I will not speak for Schaeffer though. If you want to know his ideas, I suggest you read his book yourself. This article will explore how and why I think it is possible for an atheist to believe in God.

It’s not easy being an atheist these days, just as it is not easy being a Christian. Two thousand years ago, one would just say “I’m a Christian” and that’s that. Although I suspect that there were already arguments back then whether you were a Christian in the tradition of Peter or Paul or Apollos (which Paul wrote strongly against in 1 Corinthians). These days, being a Christian is even more confusing as various sects and denominations lay their own claims to the name. Some are inclusivist (accept other sects as Christian) while others are exclusivist (only they have the right to the name and only theirs is the true way).

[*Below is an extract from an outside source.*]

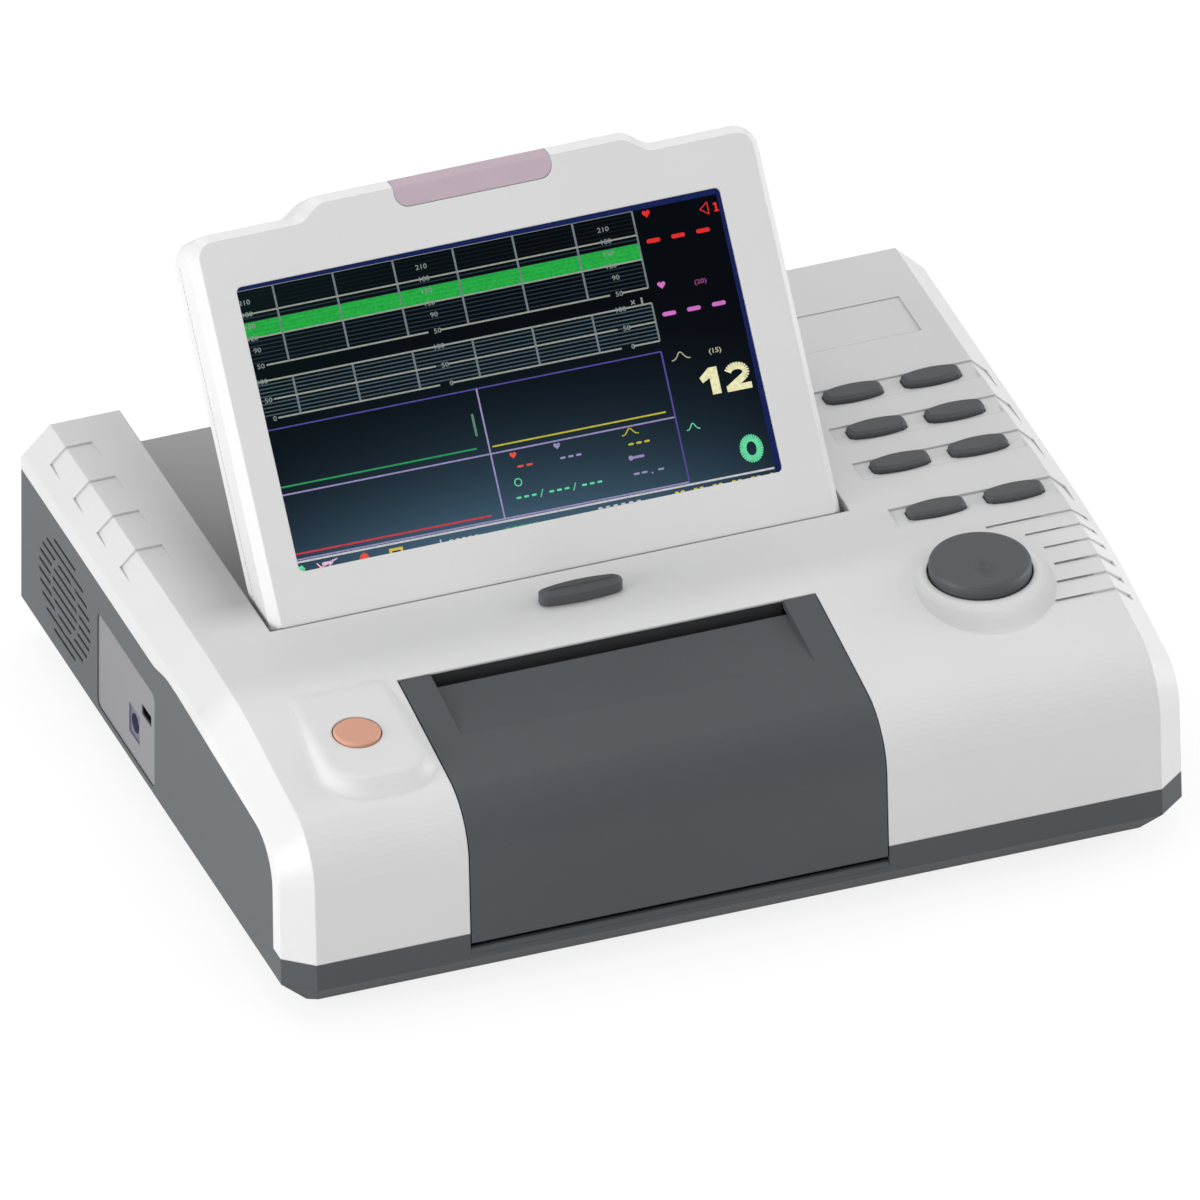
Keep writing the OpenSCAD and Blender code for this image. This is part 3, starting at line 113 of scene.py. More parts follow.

You have Roman Catholicism, Catholic Universalism, Greek Orthodox, Baptist, Methodist, Episcopalian, Evangelical, Pentecostal, Charismatic, Seventh Day Adventists, Latter Day Saints, and even homegrown groups such as the Aglipayan Church, El Shaddai, Iglesia ni Cristo and the Kingdom of Jesus Christ the Name Above Every Name, and many more.

In a similar fashion, many atheists find themselves trying to explain their atheism in one way or another. Richard Dawkins, in his book, The God Delusion, identifies seven stages in the spectrum of belief. Three stages pertain to theism (stages 1, 2, 3), one pertains to strict neutrality (stage 4), and the other three pertain to degrees of atheism (stages 5, 6, 7).

There is the weak atheist (stage 5) who “leans towards atheism.” This type of person says “I do not know whether God exists but I’m inclined to be skeptical. I am more likely to doubt than to believe.” (Incidentally, the word “weak” should not be taken as a criticism of character but only a descriptor of the degree of unbelief. The same goes for the word “strong” below.)

There is the de facto atheist (stage 6). This type of person thinks there is a very low probability that God exists although he cannot say for sure. But he lives his life on a very naturalistic level. This person says, “I cannot be certain whether or not God exists but it seems very improbable, and I live my life on the assumption that there is none.”

Then there is the strong atheist (stage 7) who says, “I KNOW for sure (100%) that there is no God and I reject any notions of god or gods.”

He further goes on to mention in recorded interviews that most atheists would only go as far as identifying themselves in stage 6 as there is no way they can really know for sure of any god’s non-existence, although as far as degrees go, he puts himself at 6.9 or very close to 7.

But Dawkins is not the only one who makes these distinctions. Christopher Silver and Thomas Coleman from the University of Tennessee conducted 59 in-depth interviews and derived 6 types of unbelievers: Intellectual; Activist; Seeker; Anti-Theist; Non-Theist; and the Ritual Atheist.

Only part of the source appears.